Population (2026-01-01)
- • Total: 222
- • Density: 22.0/km^{2} (56.9/sq mi)
- Time zone: UTC+1 (CET)
- • Summer (DST): UTC+2 (CEST)
- Postal code: 257 65
- Website: www.bernartice-borovsko.cz

= Bernartice (Benešov District) =

Bernartice is a municipality and village in Benešov District in the Central Bohemian Region of the Czech Republic. It has about 200 inhabitants.

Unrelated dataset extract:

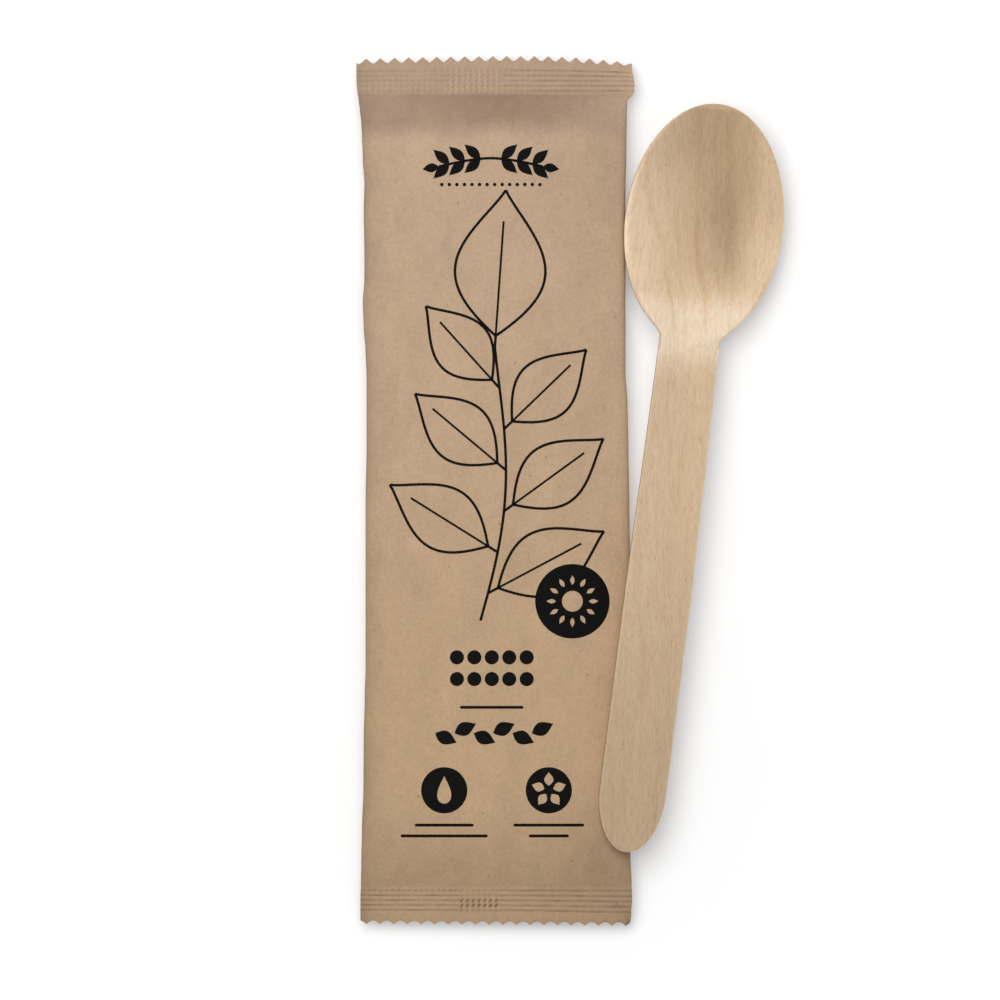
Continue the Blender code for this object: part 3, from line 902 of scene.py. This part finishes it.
def fibre_field(shader):
    """Paper's uneven formation and its fibres, as (cloud, fibres, flecks), each from 0 to 1."""
    plain = shader.coordinates()
    cloud = shader.noise(plain, 1400, detail=4.0, roughness=0.68)
    along = shader.noise(shader.coordinates(turn=0.12, stretch=(5, 1, 5)), 480, distortion=0.5)
    cross = shader.noise(shader.coordinates(turn=-1.1, stretch=(5, 1, 5)), 420, distortion=0.7)
    fibres = shader.math("MULTIPLY", shader.math("ADD", along, cross), 0.5)
    cells = shader.add("TexVoronoi", [("Vector", plain), ("Scale", 260.0)])
    gate = shader.noise(plain, 330, detail=0.0)
    near = shader.ramp(cells.outputs["Distance"], 0.10, 0.05)
    flecks = shader.math("MULTIPLY", near, shader.ramp(gate, 0.56, 0.62))
    return cloud, fibres, flecks


def kraft_material(size):
    shader = Shader(bpy.data.materials.new("kraft_paper"))
    cloud, fibres, flecks = fibre_field(shader)
    broad = shader.noise(shader.coordinates(), 160, roughness=0.6)
    base = shader.blend(shader.ramp(cloud, 0.34, 0.66), linear(size.kraft_dark), linear(size.kraft_light))
    stains = (
        (0.70, size.kraft),
        (shader.ramp(broad, 0.35, 0.7, 0.0, 0.12), size.kraft_dark),
        (shader.ramp(fibres, 0.5, 0.64, 0.0, 0.22), size.kraft_light),
        (shader.ramp(fibres, 0.48, 0.34, 0.0, 0.22), size.kraft_dark),
        (shader.math("MULTIPLY", flecks, 0.38), size.fleck),
    )
    # The tint attribute multiplies in the cloudy tone and the painted shade and light of the pack's form.
    base = shader.blend(1.0, shader.stained(base, stains), shader.attribute("tint_and_painted_shading", "Color"), "MULTIPLY")
    normal = shader.bump(cloud, 0.05 * MM, shader.bump(fibres, 0.05 * MM))
    return shader.finished(base, shader.ramp(cloud, 0.3, 0.7, 0.68, 0.84), 0.28, Normal=normal)


def ink_material(settings):
    shader = Shader(bpy.data.materials.new("black_ink"))
    cloud, fibres, _ = fibre_field(shader)
    worn = shader.ramp(fibres, 0.60, 0.72, 0.0, 0.10)
    base = shader.blend(worn, linear(settings.ink), (0.05, 0.04, 0.03, 1))
    roughness = shader.ramp(cloud, 0.3, 0.7, 0.55, 0.72)
    return shader.finished(base, roughness, 0.08, Normal=shader.bump(fibres, 0.03 * MM))


def birch_material(size):
    """Pressed birch veneer, with fine silky grain, a few growth rings and the painted light and shade of its
    tint attribute.
    """
    shader = Shader(bpy.data.materials.new("birch_veneer"))

    def grain(stretch):
        return shader.coordinates(turn=GRAIN_TURN, stretch=stretch)

    bands = shader.noise(grain((1, 0.05, 0.2)), 330, roughness=0.6)
    streaks = shader.noise(grain((1, 0.1, 0.3)), 1250, detail=4.0, roughness=0.7)
    silk = shader.noise(grain((1, 0.2, 0.5)), 3000, detail=2.0, roughness=0.65)
    fibre = shader.noise(grain((1, 0.3, 0.6)), 2300, detail=1.0)
    gate = shader.noise(grain((1, 0.35, 0)), 520, detail=1.0)
    open_pores = shader.math("MULTIPLY", shader.ramp(fibre, 0.66, 0.74), shader.ramp(gate, 0.50, 0.62))
    blush = shader.noise(grain((1, 0.07, 0.2)), 210, detail=2.0, distortion=0.3)
    banded = shader.ramp(bands, 0.36, 0.66, 0.36, 0.66)
    stains = (
        (banded, size.birch),
        (shader.ramp(streaks, 0.48, 0.70, 0.0, 0.42), size.birch_dark),
        (shader.ramp(streaks, 0.46, 0.30, 0.0, 0.30), size.birch_light),
        (shader.ramp(silk, 0.42, 0.66, 0.0, 0.38), size.birch_dark),
        (shader.ramp(silk, 0.44, 0.28, 0.0, 0.30), size.birch_light),
        (shader.math("MULTIPLY", open_pores, 0.35), size.pore),
        (shader.ramp(blush, 0.52, 0.70, 0.0, 0.16), size.figure),
    )
    base = shader.stained(linear(size.birch_light), stains)
    wander = shader.math("MULTIPLY", shader.math("SUBTRACT", streaks, 0.5), 1.6)
    ring = shader.math("ADD", shader.attribute("ring"), wander)
    along = shader.add("SeparateXYZ", [("Vector", grain((1000, 1000, 1000)))]).outputs["Y"]
    broken = shader.ramp(shader.noise(grain((1, 0.35, 0.2)), 160, detail=2.0), 0.35, 0.62, 0.35, 1.0)
    fading = shader.math("MULTIPLY", broken, shader.ramp(along, 24, 46, 0.12, 1.0))
    # The tint attribute multiplies in the painted light and shade of the spoon's form.
    base = shader.blend(1.0, base, shader.attribute("tint_and_painted_shading", "Color"), "MULTIPLY")
    for at, half_width, strength in GROWTH_RINGS:
        near = shader.math("ABSOLUTE", shader.math("SUBTRACT", ring, at))
        stain = shader.blend(1.0, base, linear(size.figure), "MULTIPLY")
        mark = shader.math("MULTIPLY", shader.ramp(near, half_width, 0.0, 0.0, strength), fading)
        base = shader.blend(mark, base, stain)
    normal = shader.bump(open_pores, -0.04 * MM, shader.bump(silk, 0.025 * MM))
    return shader.finished(base, shader.ramp(streaks, 0.3, 0.7, 0.52, 0.66), 0.3, Normal=normal)


def floor_material(glow):
    """White paper, which the camera sees pure white, with the object's soft shadow on it."""
    shader = Shader(bpy.data.materials.new("white_floor"))
    place = shader.coordinates(centre=(16 * MM, 0, 0), stretch=(1, 0.7, 1))
    distance = shader.add("VectorMath", [(0, place)], operation="LENGTH").outputs["Value"]
    path = shader.add("LightPath").outputs
    seen = shader.math("MAXIMUM", path["Is Camera Ray"], path["Is Glossy Ray"])
    seen = shader.math("MAXIMUM", seen, path["Is Transmission Ray"])
    tone = shader.blend(seen, FLOOR_GREY, FLOOR_GREY_SEEN)
    glow = shader.math("MULTIPLY", seen, shader.ramp(distance, 50 * MM, 300 * MM, glow, FLOOR_FAR_GLOW))
    return shader.finished(tone, 1.0, 0.0, **{"Emission Color": (1, 1, 1, 1), "Emission Strength": glow})


def add_object(name, data):
    obj = bpy.data.objects.new(name, data)
    bpy.context.scene.collection.objects.link(obj)
    return obj


def mesh_object(name, mesh, material):
    """An object in the scene from a bmesh, which is used up."""
    data = bpy.data.meshes.new(name)
    mesh.to_mesh(data)
    mesh.free()
    data.materials.append(material)
    return add_object(name, data)


def piece(name, mesh, material, stands_for=None):
    """A finished piece of the visual model from a bmesh, riding on the pack."""
    obj = mesh_object(name, mesh, material)
    bpy.context.view_layer.update()
    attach(obj, "root")
    if stands_for:
        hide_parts(stands_for)
    return obj


def ink_piece(name, mesh):
    settings = bpy.context.scene.spoon_pack_print
    lay_on_paper(mesh, bpy.data.objects["kraft_pack"], settings.ink_height)
    material = bpy.data.materials.get("black_ink") or ink_material(settings)
    film = piece(name, mesh, material).modifiers.new("ink_film", "SOLIDIFY")
    film.thickness = INK_FILM
    film.offset = -1


class SPOONPACK_OT_paper(bpy.types.Operator):
    """Forms the paper pack with its crimped end seals and the folded seam on its back"""

    bl_idname = "spoonpack.paper"
    bl_label = "Paper pack"

    def execute(self, context):
        size = context.scene.spoon_pack_paper
        mesh = build_paper(PackForm(size))
        obj = piece("kraft_pack", mesh, kraft_material(size), "paper_pack")
        obj.data.shade_smooth()
        obj.data.set_sharp_from_angle(angle=radians(60))
        return {"FINISHED"}


class SPOONPACK_OT_leaf_lines(bpy.types.Operator):
    """Prints the tall twig in fine black lines on the pack's front"""

    bl_idname = "spoonpack.leaf_lines"
    bl_label = "Printed twig"

    def execute(self, context):
        settings = context.scene.spoon_pack_print
        mesh = bmesh.new()
        draw_twig(mesh, settings.line_width)
        reach = settings.large_badge_radius - settings.line_width
        covered = [vertex for vertex in mesh.verts if (vertex.co.xy - LARGE_BADGE).length < reach]
        bmesh.ops.delete(mesh, geom=covered, context="VERTS")
        ink_piece("twig_lines", mesh)
        return {"FINISHED"}


class SPOONPACK_OT_badges(bpy.types.Operator):
    """Prints the round badges with the pictograms left open in them"""

    bl_idname = "spoonpack.badges"
    bl_label = "Printed badges"

    def execute(self, context):
        settings = context.scene.spoon_pack_print
        mesh = bmesh.new()
        large, small = settings.large_badge_radius, settings.badge_radius
        fill(mesh, [circle(LARGE_BADGE, large, 96), *draw_sun(LARGE_BADGE, large)])
        fill(mesh, [circle(LEFT_BADGE, small), *draw_drop(LEFT_BADGE, small)])
        fill(mesh, [circle(RIGHT_BADGE, small), *draw_flower(RIGHT_BADGE, small)])
        ink_piece("round_badges", mesh)
        return {"FINISHED"}


class SPOONPACK_OT_garland(bpy.types.Operator):
    """Prints the small garland at the top and the band of leaves further down"""

    bl_idname = "spoonpack.garland"
    bl_label = "Printed garland"

    def execute(self, context):
        mesh = bmesh.new()
        for side in (-1, 1):
            stem = []
            for step in range(11):
                stem.append((GARLAND[0] + side * step * 1.1 * MM, GARLAND[1] - 0.045 * step**1.6 * MM))
            stroke(mesh, stem, 0.55 * MM)
            fill_leaf(mesh, stem[-1], -side * 99, 3.6, 0.95)
            for number, up in enumerate((1, -1, 1, -1, 1, -1)):
                fill_leaf(mesh, stem[2 + number // 2 * 3], -side * (90 - up * 42), 4.6, 1.05)
        for number in range(14):
            fill(mesh, [circle((GARLAND[0] + (number - 6.5) * 1.6 * MM, 65.0 * MM), 0.38 * MM, 20)])
        for number in range(6):
            foot = ((-13.1 + 4.1 * number) * MM, -51.4 * MM)
            fill_leaf(mesh, foot, -66 if number % 2 else -114, 5.0, 1.45)
        ink_piece("leaf_garlands", mesh)
        return {"FINISHED"}


class SPOONPACK_OT_marks(bpy.types.Operator):
    """Prints the ten count dots and the fine rules under the badges"""

    bl_idname = "spoonpack.marks"
    bl_label = "Printed dots and rules"

    def execute(self, context):
        mesh = bmesh.new()
        for number in range(10):
            row, column = divmod(number, 5)
            centre = ((-1.1 + (column - 2) * 3.7) * MM, (-35.3 - row * 4.6) * MM)
            fill(mesh, [circle(centre, 1.5 * MM, 40)])
        for x, y, rule in RULES:
            fill(mesh, [round_bar((x * MM, y * MM), rule * MM, RULE_HEIGHT)])
        ink_piece("dots_and_rules", mesh)
        return {"FINISHED"}


class SPOONPACK_OT_spoon(bpy.types.Operator):
    """Presses the loose birch spoon and leans it on the pack's edge"""

    bl_idname = "spoonpack.spoon"
    bl_label = "Loose spoon"

    def execute(self, context):
        size = context.scene.spoon_pack_spoon
        mesh = build_spoon(SpoonForm(size))
        obj = piece("birch_spoon", mesh, birch_material(size), "loose_spoon")
        obj.data.shade_smooth()
        obj.data.set_sharp_from_angle(angle=radians(50))
        return {"FINISHED"}


class SPOONPACK_OT_stage(bpy.types.Operator):
    """Sets up the white floor, the soft lamp and the camera straight above"""

    bl_idname = "spoonpack.stage"
    bl_label = "Stage"

    def execute(self, context):
        settings = context.scene.spoon_pack_stage
        mesh = bmesh.new()
        bmesh.ops.create_grid(mesh, x_segments=1, y_segments=1, size=FLOOR_HALF_SIZE)
        bmesh.ops.translate(mesh, verts=mesh.verts, vec=(0, 0, -FLOOR_DROP))
        mesh_object("floor", mesh, floor_material(settings.floor_glow))
        self.add_lamp(settings.softbox)
        self.light_world(context, settings.dome)
        self.add_camera(context, settings)
        context.scene.view_settings.view_transform = "Standard"
        return {"FINISHED"}

    def add_lamp(self, power):
        """A square area lamp that faces the middle of the floor."""
        data = bpy.data.lights.new("softbox", "AREA")
        data.size = LAMP_SIZE
        data.energy = power
        lamp = add_object("softbox", data)
        lamp.location = LAMP_PLACE
        lamp.rotation_euler = (-LAMP_PLACE).to_track_quat("-Z", "Y").to_euler()
        lamp.visible_camera = False

    def light_world(self, context, strength):
        """White surroundings that light the pack softly and look pure white to the camera."""
        context.scene.world = bpy.data.worlds.new("white_surroundings")
        shader = Shader(context.scene.world, "Background")
        seen = shader.add("LightPath").outputs["Is Camera Ray"]
        level = shader.add("MapRange", [("Value", seen), ("To Min", strength), ("To Max", 1.0)])
        shader.set(shader.inputs["Color"], (1, 1, 1, 1))
        shader.set(shader.inputs["Strength"], level.outputs["Result"])

    def add_camera(self, context, settings):
        data = bpy.data.cameras.new("camera")
        data.sensor_width = SENSOR_WIDTH
        data.lens = SENSOR_WIDTH * (settings.camera_height - HALF_PACK_HEIGHT) / settings.frame_width
        data.clip_start = 0.05
        data.clip_end = 20.0
        camera = add_object("camera", data)
        camera.location = (*CAMERA_PLACE, settings.camera_height)
        context.scene.camera = camera


class SPOONPACK_PT_panel(bpy.types.Panel):
    """Lists the pieces and the stage in the 3D view's sidebar"""

    bl_idname = "SPOONPACK_PT_panel"
    bl_label = "Spoon pack"
    bl_space_type = "VIEW_3D"
    bl_region_type = "UI"
    bl_category = "Spoon pack"

    def draw(self, context):
        for step in STEPS:
            self.layout.operator(step.bl_idname)


STEPS = (
    SPOONPACK_OT_paper,
    SPOONPACK_OT_leaf_lines,
    SPOONPACK_OT_badges,
    SPOONPACK_OT_garland,
    SPOONPACK_OT_marks,
    SPOONPACK_OT_spoon,
    SPOONPACK_OT_stage,
)
GROUPS = {
    "spoon_pack_paper": PaperSettings,
    "spoon_pack_print": PrintSettings,
    "spoon_pack_spoon": SpoonSettings,
    "spoon_pack_stage": StageSettings,
}


def register():
    for name, group in GROUPS.items():
        bpy.utils.register_class(group)
        setattr(bpy.types.Scene, name, PointerProperty(type=group))
    for step in (*STEPS, SPOONPACK_PT_panel):
        bpy.utils.register_class(step)


def unregister():
    for step in (SPOONPACK_PT_panel, *STEPS):
        bpy.utils.unregister_class(step)
    for name, group in GROUPS.items():
        delattr(bpy.types.Scene, name)
        bpy.utils.unregister_class(group)


def main():
    register()
    bpy.ops.spoonpack.paper()
    bpy.ops.spoonpack.leaf_lines()
    bpy.ops.spoonpack.badges()
    bpy.ops.spoonpack.garland()
    bpy.ops.spoonpack.marks()
    bpy.ops.spoonpack.spoon()
    bpy.ops.spoonpack.stage()


if __name__ == "__main__":
    main()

==Administrative division==
Bernartice consists of two municipal parts (in brackets population according to the 2021 census):
- Bernartice (209)
- Borovsko (16)

==Etymology==
The name Bernartice is derived from the personal name Bernart (a variant of Bernard), meaning "the village of Bernart's people".

==Geography==
Bernartice is located about 33 km southeast of Benešov and 60 km southeast of Prague. It lies in the Křemešník Highlands. The highest point is at 450 m above sea level. The municipality is situated on a peninsula created by the Švihov and Němčice reservoirs. The village of Borovsko is located in its tip.

==History==
The first written mention of Bernartice is from 1375.

Borovsko was first mentioned in 1289. It was originally a market town with a castle. The castle was destroyed before 1559 and replaced by a fortress in 1600. During the Thirty Years' War, the fortress was destroyed, Borovsko was badly damaged, and its market town status was lost. During the construction of Švihov Reservoir between 1965 and 1975, most of the village was flooded.

==Transport==
The D1 motorway from Prague to Brno runs through the eastern part of the municipality.

==Sights==
The Church of Saints Peter and Paul in Borovsko was consecrated in 1350. After it was destroyed during the Thirty Years' War, it was rebuilt in the early Baroque style after 1700. The free-standing bell tower dates from 1483.